We go through the apocalypse together.
We must open the future of heaven and earth, together.
No one can escape it. We need everyone to participate in the work the Creator has started already. God’s kingdom grows irregularly and unexpectedly — there’s no prescribed path — . Kingdom of God shoots new buds and puts forth its leaves every summer, with us, God’s fig trees.
So, let us take heart. Believe. Look forward to Christmas, even this year! The Advent Whale is never like the Great Whale of Doom at 3 A.M. We still find the Creator’s tender touch. Gentle grace. Kairos Kindness. (Kairos means God’s right time.) God still can guide our lives and prepare us for where we are meant to be.
The miraculous Advent message from this Jonah and the whale story may be… that he was still being guided by the Creator. Falling into the inside of the whale could absolutely be scary, frightening and dreadful. However, in the story, Jonah was warm and safe inside the belly of the whale. Jonah was guided, prepared, and cared for. We cannot tell the whale where to go, but God, the Creator, guides us where we need to be and helps us to get on the right path. You might wake up at 3 A.M. You might find yourself 3 meters under the water. But flip it.
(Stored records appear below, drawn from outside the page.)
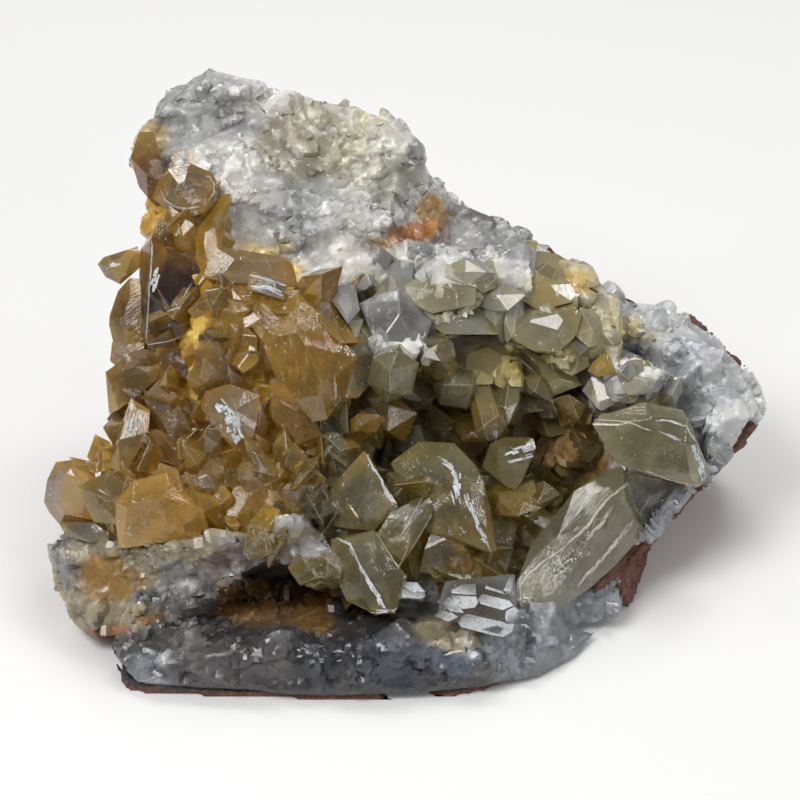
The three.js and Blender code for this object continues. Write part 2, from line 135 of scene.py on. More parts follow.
TONES = {
    "honey": daylight(220, 180, 76),
    "amber": daylight(198, 152, 56),
    "dark_amber": daylight(124, 86, 40),
    "orange": daylight(214, 162, 56),
    "yellow": daylight(224, 188, 92),
    "mustard": daylight(200, 164, 74),
    "olive": daylight(172, 158, 100),
    "dark_olive": daylight(140, 124, 68),
    "grey_green": daylight(188, 182, 148),
    "pale_green": daylight(208, 202, 168),
    "pale": daylight(206, 202, 190),
    "white": daylight(226, 223, 216),
    "grey": daylight(158, 159, 158),
    "dark_grey": daylight(72, 70, 70),
    "blue_grey": daylight(136, 140, 146),
    "brown": daylight(146, 112, 62),
    "purple": daylight(116, 98, 92),
    "rust": daylight(164, 112, 56),
    "dark_rust": daylight(132, 84, 50),
    "smoke": daylight(150, 138, 112),
    # Near black: a smoky crystal's root, and painted shade in the recess under the lip.
    "near_black_and_painted_shade": daylight(34, 24, 14),
    "ochre": daylight(150, 116, 58),
    # Deep blue: the base's own blue-grey, darkened in part as painted shade on its down-facing front.
    "deep_blue_and_painted_shade": daylight(38, 40, 48),
    "steel": daylight(74, 82, 95),
    "mid_grey": daylight(108, 106, 104),
    "frost": daylight(206, 210, 214),
}

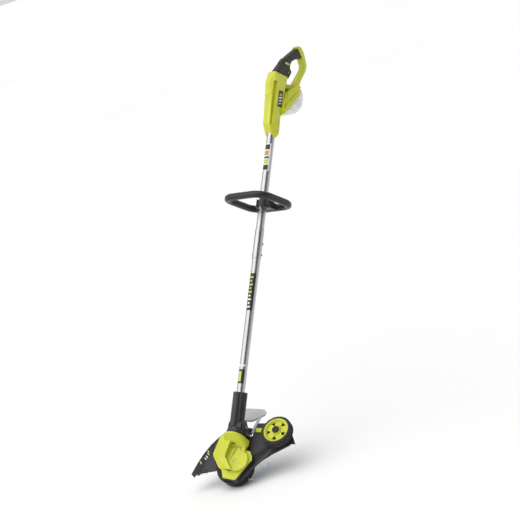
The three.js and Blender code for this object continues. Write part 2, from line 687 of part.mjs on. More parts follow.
function guard() {
  const plate = slabY(guardOutline(), GUARD_Y, GUARD_Y + PLATE, 12);
  const fan = [[-54, 4], [-72, -16], [-92, -46], [-107, -80], [-117, -112], [-124, -149]];
  const rim = skirt(fan, 2.6, GUARD_Y + 18);
  const lowerRim = skirt([[-94, -140], [-48, -129]], 2.6, GUARD_Y + 4);
  const edge = skirt([[76, -96], [96, -77], [118, -59], [166, -26]], 2.6, GUARD_Y + 7);
  const boss = layY(rod(11, 25, GUARD_Y + 1, 20), WHEEL_X, 0, WHEEL_Z);
  const shaftHole = layY(rod(11, 0, FAR, 20), MOTOR_X, 0, MOTOR_Z);
  const axleHole = layY(rod(AXLE_R + GAP, 0, FAR, 16), WHEEL_X, 0, WHEEL_Z);
  const slot = box(10.6, 20, 6.6, RELEASE_X + 2, GUARD_Y, RELEASE_Z);
  const tools = [shaftHole, axleHole, slot, cutterBlade(2 * GAP, 3), cutterHole(), ...guardScrewHoles(1.9)];
  return cut(join(plate, rim, lowerRim, edge, boss), ...tools);
}

// The pedal: two arms on the pivot pin and a tapered tread plate across their ends.
function footPedal() {
  const arm = outline([[36, 4], [44, 4], [46, 16], [50, 44], [56, 66], [50, 68], [43, 50], [35, 18]]);
  const arms = [1, -1].map((side) => {
    const x = side * PEDAL_ARM_X;
    return slabX(arm, x - WALL, x + WALL);
  });
  const plan = outline([[-12, -2], [12, -2], [24, 7], [34, 22], [43, 34], [42, 47], [30, 60], [-30, 60],
    [-42, 47], [-43, 34], [-34, 22], [-24, 7]]);
  const tread = slabY(plan, -3, 3).rotateX(-TREAD_SLOPE).translate(0, PEDAL_Y + 2, 47);
  return cut(join(...arms, tread), pinHoleX(PEDAL_PIN_R, PEDAL_Y, PEDAL_Z, 12));
}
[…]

The Great Whale of Doom can mysteriously show that we are still in the Creator’s belly.
Let us go out into the Apocalyptic world together and look forward to Christmas this year: anticipating the new places of Christ’s birth, the merging of God’s summer and our winter… in the edge of this whale time, casting our trust in the warmth and safety with which God guides us and provides for us, inside the belly of Emmanuel Whale, God-With-Us.